Если в покоях Марии властвовали придворные дамы, то внешнюю охрану их следовало поручить мужчинам. Почти все эти мужчины служили при дворе Марии в бытность ее принцессой. Среди них был ее управляющий, сэр Роберт Рочестер, вице-камергер и капитан стражи, сэр Генри Джернингэм, и конюший, сэр Эдвард Хастингс. Эти мужчины не только управляли доступом в личные покои, но и охраняли королеву, что значительно повышало их статус при дворе.

Несмотря на свою (и своих дам) репутацию суровой и благочестивой дамы, новая королева не была чужда развлечений. Одной из самых любимых ее компаньонок была придворная шутиха, Джейн Купер, или «Джейн-дурочка». Джейн была шутихой Екатерины Парр и могла служить даже второй жене Генриха VIII, Анне Болейн. Считается, что она изображена на портрете Генриха VIII с семьей, написанном в 1545 году. Шут короля, Уилл Сомер, стоит в сводчатом проеме справа, а в таком же проеме слева мы видим женскую фигуру — возможно, это и есть Джейн Купер.

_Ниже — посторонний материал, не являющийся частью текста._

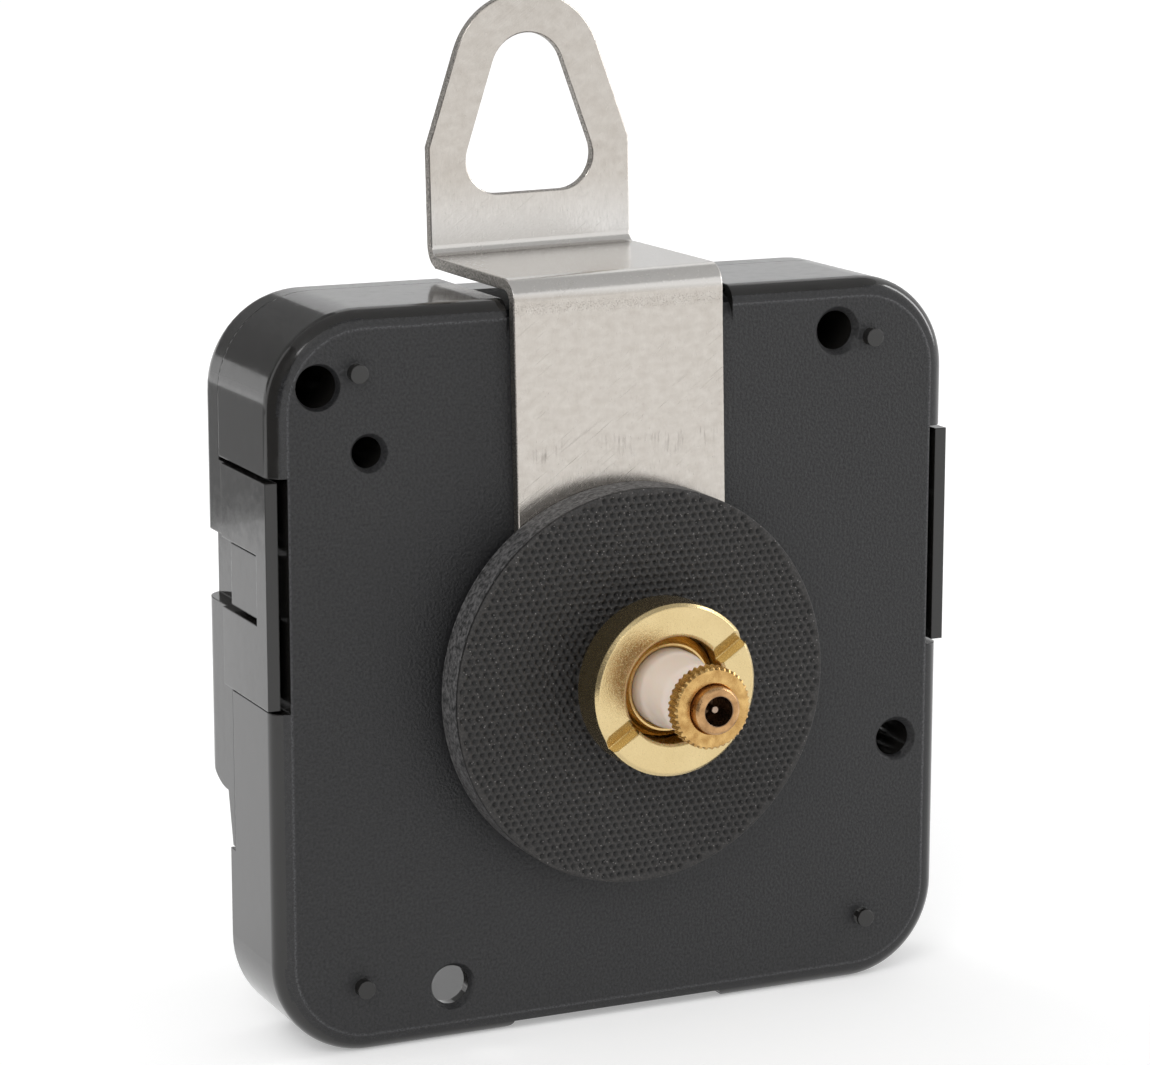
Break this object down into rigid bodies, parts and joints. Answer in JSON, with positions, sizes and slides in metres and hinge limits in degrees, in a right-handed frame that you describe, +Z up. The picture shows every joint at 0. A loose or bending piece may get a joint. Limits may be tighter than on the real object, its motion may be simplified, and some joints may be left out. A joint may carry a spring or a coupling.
{
  "type": "quartz clock movement",
  "caption": "Square quartz clock movement for one round cell, with a threaded centre bush, coaxial hand shafts, setting knob, rubber washer and metal wall hanger.",
  "frame": {"origin": "on the shaft axis, in the plane of the case's front face", "axes": "-Y along the hand shafts towards the dial, +Y towards the rear cover and the cell, +Z up towards the hanger, +X to the right seen from the dial side"},
  "size_m": [0.0566, 0.033, 0.0778],
  "materials": {
    "case_plastic": "fine grained on the front, glossy on the edges",
    "cover_plastic": "glossy",
    "hanger_steel": "satin",
    "washer_rubber": "dimpled face",
    "bush_brass": "turned",
    "nut_brass": "polished",
    "knurled_brass": "knurled",
    "hour_plastic": "smooth",
    "tube_brass": "turned",
    "gear_plastic": "smooth",
    "arbor_steel": "drawn",
    "magnet": "bonded ferrite",
    "knob_plastic": "satin",
    "bridge_plastic": "smooth",
    "soft_iron": "punched sheet",
    "bobbin_plastic": "smooth",
    "copper_wire": "enamelled",
    "board": "laminate",
    "crystal_can": "bright",
    "chip_resin": "cast",
    "contact_metal": "nickelled spring strip"
  },
  "bodies": {
    "case": {"front_case": "case_plastic", "rear_cover": "cover_plastic", "hanger": "hanger_steel", "rubber_washer": "washer_rubber", "threaded_bush": "bush_brass", "train_bridge": "bridge_plastic", "stator": "soft_iron", "coil_core": "soft_iron", "coil_bobbin": "bobbin_plastic", "coil_winding": "copper_wire", "circuit_board": "board", "quartz_crystal": "crystal_can", "driver_chip": "chip_resin", "positive_contact": "contact_metal", "negative_contact": "contact_metal"},
    "rotor": {"rotor_arbor": "arbor_steel", "rotor_pinion": "gear_plastic", "rotor_magnet": "magnet"},
    "intermediate": {"intermediate_wheel": "gear_plastic"},
    "seconds": {"seconds_arbor": "arbor_steel", "seconds_wheel": "gear_plastic"},
    "third": {"third_wheel": "gear_plastic"},
    "minute": {"minute_tube": "tube_brass", "minute_wheel": "gear_plastic"},
    "setting": {"motion_wheel": "gear_plastic", "setting_knob": "knob_plastic"},
    "hour": {"hour_wheel": "hour_plastic"},
    "dial_nut": {"centre_nut": "nut_brass"},
    "hand_nut": {"minute_nut": "knurled_brass"}
  },
  "joints": [
    {"name": "rotor_turn", "type": "hinge", "parent": "case", "child": "rotor", "pos_m": [-0.00914, 0, 0.01196], "axis": [0, 1, 0], "continuous": true},
    {"name": "intermediate_turn", "type": "hinge", "parent": "case", "child": "intermediate", "pos_m": [-0.00308, 0, 0.00846], "axis": [0, 1, 0], "continuous": true},
    {"name": "seconds_turn", "type": "hinge", "parent": "case", "child": "seconds", "pos_m": [0, 0, 0], "axis": [0, 1, 0], "continuous": true},
    {"name": "third_turn", "type": "hinge", "parent": "case", "child": "third", "pos_m": [0.0088, 0, 0], "axis": [0, 1, 0], "continuous": true},
    {"name": "minute_turn", "type": "hinge", "parent": "case", "child": "minute", "pos_m": [0, 0, 0], "axis": [0, 1, 0], "continuous": true},
    {"name": "setting_turn", "type": "hinge", "parent": "case", "child": "setting", "pos_m": [-0.00886, 0, -0.00156], "axis": [0, 1, 0], "continuous": true},
    {"name": "hour_turn", "type": "hinge", "parent": "case", "child": "hour", "pos_m": [0, 0, 0], "axis": [0, 1, 0], "continuous": true},
    {"name": "dial_nut_turn", "type": "hinge", "parent": "case", "child": "dial_nut", "pos_m": [0, 0, 0], "axis": [0, 1, 0], "range_deg": [-1000, 1000]},
    {"name": "hand_nut_turn", "type": "hinge", "parent": "minute", "child": "hand_nut", "pos_m": [0, 0, 0], "axis": [0, 1, 0], "range_deg": [-720, 720]}
  ],
  "couplings": [
    {"joint": "rotor_turn", "follows": "minute_turn", "ratio": 1800},
    {"joint": "intermediate_turn", "follows": "minute_turn", "ratio": -300},
    {"joint": "seconds_turn", "follows": "minute_turn", "ratio": 60},
    {"joint": "third_turn", "follows": "minute_turn", "ratio": -6},
    {"joint": "setting_turn", "follows": "minute_turn", "ratio": -0.33333},
    {"joint": "hour_turn", "follows": "minute_turn", "ratio": 0.083333}
  ]
}
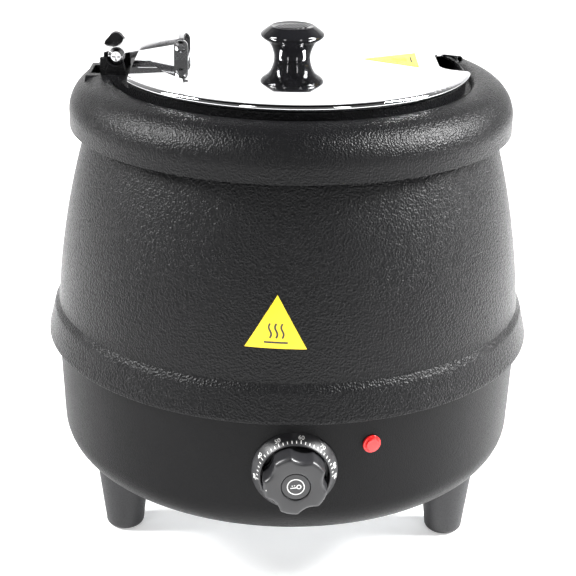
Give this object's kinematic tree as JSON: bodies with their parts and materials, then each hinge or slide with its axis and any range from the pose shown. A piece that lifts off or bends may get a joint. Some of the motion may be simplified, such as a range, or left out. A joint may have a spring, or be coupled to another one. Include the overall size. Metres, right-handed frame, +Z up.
{
  "type": "soup kettle",
  "caption": "Round electric wet-well soup kettle with a lift-out pot, a lift-off black cover ring, a hinged steel lid with a ladle notch, and a temperature dial at the front.",
  "frame": {"origin": "on the floor under the centre of the round body", "axes": "+Z up, the temperature dial faces -Y, the lid's hinge is on the -X side"},
  "size_m": [0.3399, 0.3672, 0.3466],
  "materials": {
    "upper_coat": "coarse textured powder coat, semi-gloss black",
    "lower_coat": "fine textured powder coat, semi-gloss charcoal black",
    "ring_coat": "coarse textured powder coat, semi-gloss black",
    "polished_lid": "mirror-polished stainless steel",
    "brushed_pot": "spun stainless steel",
    "chrome_fittings": "bright plated steel",
    "zinc": "bright zinc plate",
    "element_sheath": "heat-darkened sheath",
    "gloss_black": "gloss black moulding",
    "satin_black": "satin black moulding",
    "foot_rubber": "matt black",
    "white_print": "printed white",
    "lamp_red": "translucent red lens",
    "pale_moulding": "pale moulding",
    "copper": "drawn copper tube",
    "brass_stud": "turned brass",
    "lead_sleeve": "glass-fibre sleeve",
    "label_yellow": "yellow film label"
  },
  "bodies": {
    "kettle": {"upper_shell": "upper_coat", "lower_shell": "lower_coat", "base_plate": "zinc", "base_screws": "zinc", "feet": "foot_rubber", "foot_screws": "zinc", "water_tank": "brushed_pot", "tank_studs": "zinc", "base_nuts": "zinc", "heating_element": "element_sheath", "heater_clamp": "zinc", "clamp_nuts": "zinc", "overheat_cutout": "satin_black", "thermostat_body": "pale_moulding", "thermostat_screws": "zinc", "thermostat_bulb": "copper", "capillary_tube": "copper", "dial_plate": "satin_black", "dial_marks": "white_print", "pilot_lamp": "lamp_red", "pilot_lamp_nut": "pale_moulding", "cable_gland": "satin_black", "gland_nut": "satin_black", "terminal_block": "pale_moulding", "earth_stud": "brass_stud", "internal_leads": "lead_sleeve", "body_label": "label_yellow"},
    "dial_knob": {"thermostat_shaft": "zinc", "temperature_knob": "satin_black", "knob_cap": "satin_black", "knob_pointer": "white_print"},
    "pot": {"soup_pot": "brushed_pot"},
    "ring": {"cover_ring": "ring_coat", "hinge_pin": "chrome_fittings", "hinge_nut": "chrome_fittings"},
    "lid_assembly": {"lid_arm": "chrome_fittings", "lid_bracket": "chrome_fittings", "bracket_screws": "chrome_fittings", "lid": "polished_lid", "lid_knob": "gloss_black", "lid_knob_screw": "chrome_fittings", "lid_label": "label_yellow"}
  },
  "joints": [
    {"name": "pot_lift", "type": "slide", "parent": "kettle", "child": "pot", "axis": [0, 0, 1], "range_m": [0, 0.25]},
    {"name": "ring_lift", "type": "slide", "parent": "pot", "child": "ring", "axis": [0, 0, 1], "range_m": [0, 0.12]},
    {"name": "lid_hinge", "type": "hinge", "parent": "ring", "child": "lid_assembly", "pos_m": [-0.11693, 0.00408, 0.3253], "axis": [-0.0349, -0.9994, 0], "range_deg": [0, 95]},
    {"name": "knob_turn", "type": "hinge", "parent": "kettle", "child": "dial_knob", "pos_m": [0, -0.17, 0.0985], "axis": [0, 1, 0], "range_deg": [0, 191]}
  ]
}
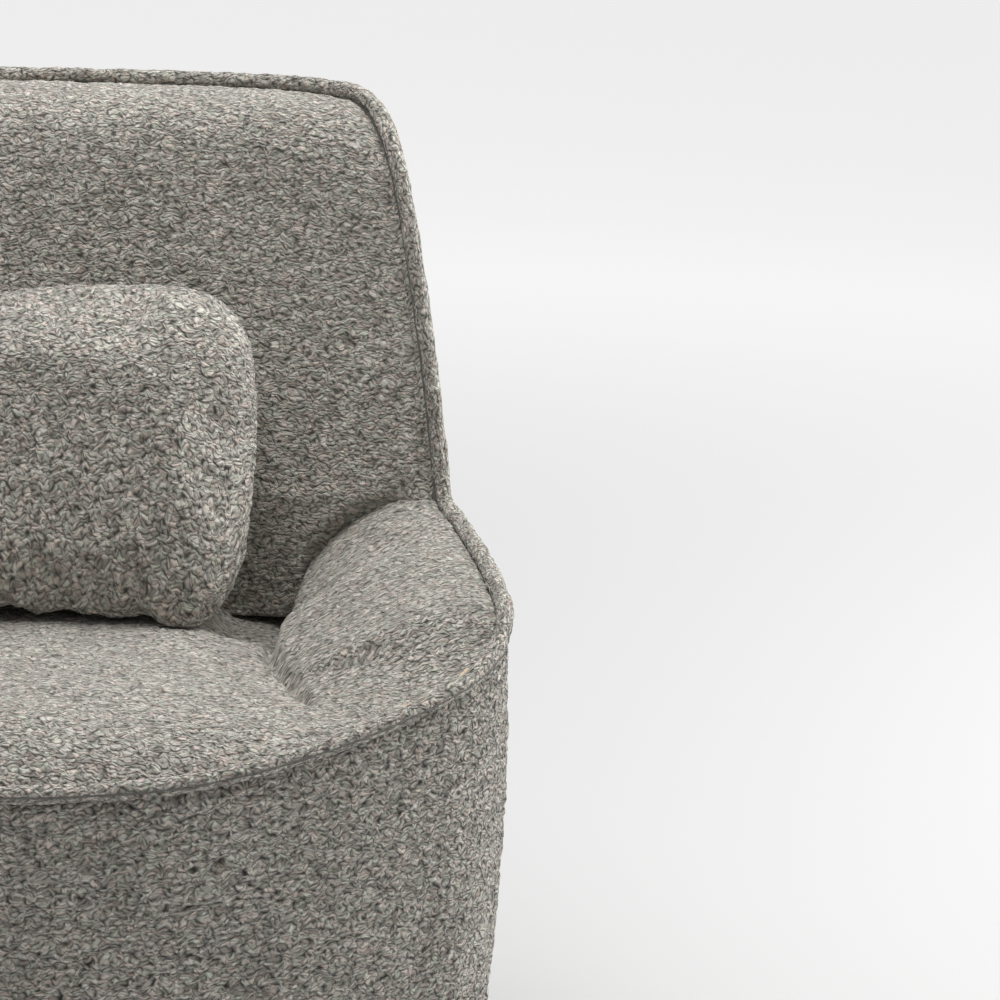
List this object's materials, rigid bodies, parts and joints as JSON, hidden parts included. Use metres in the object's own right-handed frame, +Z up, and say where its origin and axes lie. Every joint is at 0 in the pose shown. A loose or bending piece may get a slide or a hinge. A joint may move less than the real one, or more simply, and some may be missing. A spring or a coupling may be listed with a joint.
{
  "type": "tub chair",
  "caption": "Upholstered tub chair: a rounded wall drops from a high back to low arms and a crowned seat, welt round its rim, loose lumbar cushion, short tapered feet.",
  "frame": {"origin": "on the floor, under the middle of the chair's bounding box", "axes": "+Z up; the sitter faces -Y; +X is to the right of a viewer who looks at the chair's front; the zip slides along X"},
  "size_m": [0.8038, 0.7895, 0.8389],
  "materials": {
    "chenille": "thick mottled warm-grey chenille",
    "chenille_cushion": "the same chenille on the loose cushion",
    "welt_cover": "bias strip of the same chenille round a cord",
    "wadding": "soft polyester wadding",
    "foam": "upholstery foam",
    "cushion_fill": "fibre-wrapped cushion pad",
    "dust_cloth": "black non-woven cloth",
    "webbing": "elastic upholstery webbing",
    "zip_cloth": "woven zip tape with nylon teeth",
    "plywood": "birch plywood, unfinished",
    "frame_wood": "planed beech, unfinished",
    "foot_wood": "dark stained and lacquered beech",
    "glide_plastic": "moulded nylon",
    "fastener_steel": "zinc plated",
    "slider_metal": "cast and plated"
  },
  "bodies": {
    "chair": {"foot_front_left": "foot_wood", "foot_front_right": "foot_wood", "foot_back_left": "foot_wood", "foot_back_right": "foot_wood", "foot_glides": "glide_plastic", "foot_bolts": "fastener_steel", "foot_nuts": "fastener_steel", "base_board": "plywood", "seat_frame": "plywood", "front_post_left": "frame_wood", "front_post_right": "frame_wood", "side_post_left": "frame_wood", "side_post_right": "frame_wood", "rear_post_left": "frame_wood", "rear_post_right": "frame_wood", "frame_screws": "fastener_steel", "front_rail": "frame_wood", "rear_rail": "frame_wood", "corner_blocks": "frame_wood", "seat_webbing_cross": "webbing", "seat_webbing_long": "webbing", "arm_frame_left": "plywood", "arm_frame_right": "plywood", "back_upright_left": "frame_wood", "back_upright_right": "frame_wood", "back_lumbar_rail": "frame_wood", "back_top_rail": "frame_wood", "back_webbing": "webbing", "shell_board": "plywood", "outer_wadding": "wadding", "outer_cover_front": "chenille", "outer_cover_wrap": "chenille", "dust_cover": "dust_cloth", "seat_cover": "chenille", "seat_foam": "foam", "arm_cover_right": "chenille", "arm_cover_left": "chenille", "arm_foam_right": "foam", "arm_foam_left": "foam", "back_cover": "chenille", "back_foam": "foam", "welt": "welt_cover"},
    "cushion": {"lumbar_cover": "chenille_cushion", "lumbar_fill": "cushion_fill", "zip_tape": "zip_cloth"},
    "zip": {"zip_slider": "slider_metal"}
  },
  "joints": [
    {"name": "cushion_lift", "type": "slide", "parent": "chair", "child": "cushion", "axis": [0, 0, 1], "range_m": [0, 0.45]},
    {"name": "zip_slide", "type": "slide", "parent": "cushion", "child": "zip", "axis": [1, 0, 0], "range_m": [0, 0.316]}
  ]
}
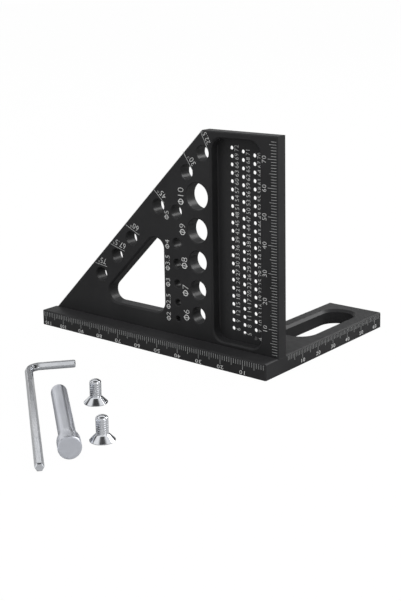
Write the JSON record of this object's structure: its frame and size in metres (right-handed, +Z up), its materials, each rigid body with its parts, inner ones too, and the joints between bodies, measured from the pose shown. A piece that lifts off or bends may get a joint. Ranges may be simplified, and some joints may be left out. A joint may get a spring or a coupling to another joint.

Мария назначила Джейн своей шутихой еще до того, как стать королевой. Первое упоминание о ней в расходных книгах Марии относится к 1537 году, когда груму были выплачены деньги за содержание лошади Джейн. Это говорит о том, что она уже служила Марии. Возможно также, если Джейн служила при дворе Анны Болейн, Мария могла пожалеть ее после падения Анны и забрать к себе.

Как и другие «дураки» того времени, Джейн могла иметь трудности с обучением. Она подражала шутам-мужчинам и ходила с бритой головой. Мария относилась к ней с особой нежностью, дарила дорогую одежду и огромное множество туфель. Джейн платила ей абсолютной преданностью и находилась при королеве в течение всего срока ее правления.

Хотя Джейн была любимой шутихой Марии, королеве служил и старый шут Генриха, Уилл Сомер. Есть предположение о том, что Джейн и Сомер были женаты, но подобное мнение основывается скорее на симметрии портрета 1545 года, чем на убедительных доказательствах. Как и Джейн, Уилл пользовался любовью своей царственной госпожи. Она следила за тем, чтобы он не испытывал ни в чем недостатка, и снабжала его обычной и церемониальной одеждой. В расходных книгах королевы сохранилась запись о деньгах, выплаченных за поставку «носовых платков из голландского полотна» для Уилла, что было связано либо с болезнью, либо с естественным состоянием. Первый биограф Сомера писал, что он иногда засыпал в самых неожиданных местах, а это может быть симптомом развивающейся болезни. Говорили, что Уилл был единственным человеком, кроме драматурга Джона Хейвуда, который мог заставить новую королеву смеяться. Как и Джейн, он служил ей всю жизнь.